The Michigan Department of Treasury is working with the Legislature to reverse a department policy calling for the collection of sales tax on certain creative services, including photographs and commercial art, that go into the production of advertising. Such creative services had been exempt through a special order issued in 1977 by the then-deputy revenue commissioner. In 1989, however, the department resumed collecting taxes on the exempted services.

On Oct. 13 a group of industry representatives met with legislators and treasury officials in an effort to restore the exemptions. State officials attending the meeting included Michigan Chief Deputy Treasurer Nick Khouri; Deputy Treasurer for Legislation Madhu Anderson; Rep. Bill Bullard, co-chair of the committee on taxation; and Rep. Kirk Profit, a member of the taxation committee.

Representing the advertising industry were Linda Dove, Four A's VP-state government affairs; Jeff Perlman, AAF senior VP-government relations, Clark Rector, AAF VP-state government relations; Keith Scarborough, ANA VP-state government relations; Art Morat, D'Arcy Masius Benton & Bowles, Detroit, and president of the Michigan Advertising Industry Alliance; Gary Naeyaert of Creative Media, Lansing, and legislative chair for the Lansing Advertising Club; and Ron Stone, AAF Michigan legislative chair and legislative coordinator for the Michigan Four A's Council.

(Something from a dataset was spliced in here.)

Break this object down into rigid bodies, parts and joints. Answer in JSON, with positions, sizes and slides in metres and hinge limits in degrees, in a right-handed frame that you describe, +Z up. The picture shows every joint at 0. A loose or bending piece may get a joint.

While no solution was reached, treasury officials agreed to continue working with advertising industry representatives to reach a compromise. Reps. Bullard and Profit indicated that if an agreement is not reached, the Legislature may address the issue in the 1995 session.


The Legislature in March passed a property tax relief bill that will cost the state $1 billion in the first two-year budget cycle during which it is in effect, about one-third of Wisconsin's total budget. A report issued by the Wisconsin Legislative Fiscal Bureau estimated the state could raise $73.5 million through extending the state sales tax to "advertising business services." While no legislator has suggested advertising be taxed, many believe it will be considered. Representatives of several Wisconsin advertising clubs met with the state broadcasters association to commission an economic study demonstrating the negative effects of an advertising tax.

A school funding commission comprised of the governor, legislative leaders and the state superintendent of schools will be making recommendations for funding next September.


In an opinion issued Oct. 12, New York City's Tax Appeal Tribunal upheld the city's formula for including the compensation of corporation and agency officers as part of an alternative tax base. The Four A's had filed a friend of the court brief, arguing that the alternative tax formula included such compensation without regard to the functions and duties such officers actually perform. In its decision, the tribunal ruled that legal precedent upheld such a tax and declared that relief could only be accomplished by amending the statute which created the tax. The Four A's and other industry groups are considering a legislative modification of the tax law.